In the case of $$\sqrt{(x_n-\ell_1)+(y_n-\ell_2)}\leq \sqrt{(x_n-\ell_1)^2} + \sqrt{(y_n-\ell_2)^2} = |x_n-\ell_1|+|y_n-\ell_2|$$

it is true, if we take the rise the two sides in the power of $2$ we get:

\begin{align} & (x_n-\ell_1)+(y_n-\ell_2)\leq \left( \sqrt{(x_n-\ell_1)^2}+\sqrt{(y_n-\ell_2)^2} \,\right)^2 \\[10pt] = {} &{(x_n-\ell_1)+(y_n-\ell_2)}+\sqrt{(x_n-\ell_1)+(y_n-\ell_2)} \end{align}

Does the same is true for $$\sqrt{a+b}\leq \sqrt{a}+\sqrt{b} \text{ ?}$$

doesn't $\sqrt{a+b}$ is a product of $3$ components? $\sqrt{a}+\sqrt{b}+\text{(something positive)}$ and therefore $$\sqrt{a+b}\geq \sqrt{a}+\sqrt{b} \text{ ?}$$

Answer 1

Quite simply, the answer to your question from the title is "yes", if we assume that $a$ and $b$ are non-negative real numbers.
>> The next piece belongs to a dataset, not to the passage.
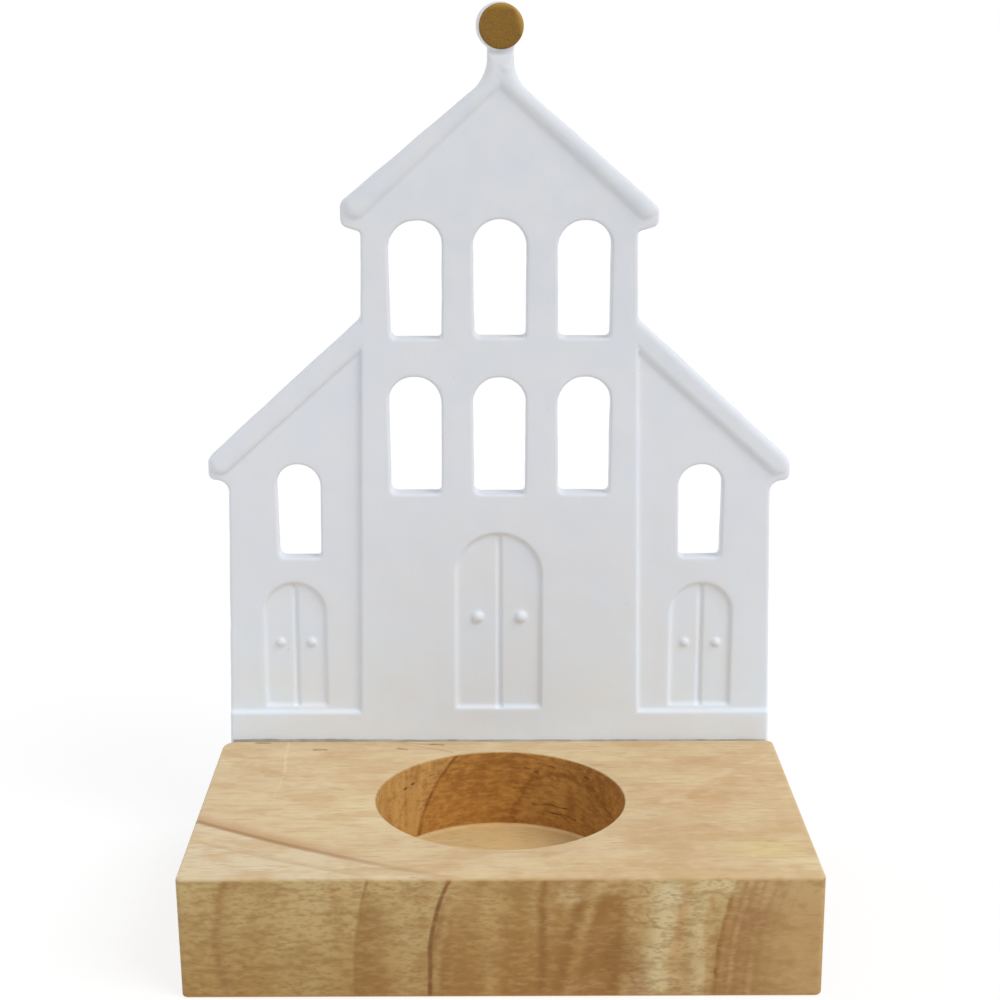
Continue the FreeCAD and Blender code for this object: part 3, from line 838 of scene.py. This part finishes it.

Since both of the sides are positive, we can square the entire equation, and we get a trivial inequality: $$ \sqrt{a+b} \leq \sqrt{a} + \sqrt{b} \iff a+b \leq a+b+2\sqrt{ab} \iff 0 \leq 2\sqrt{ab}. $$

Answer 2

Hint: Square both sides.${}{}$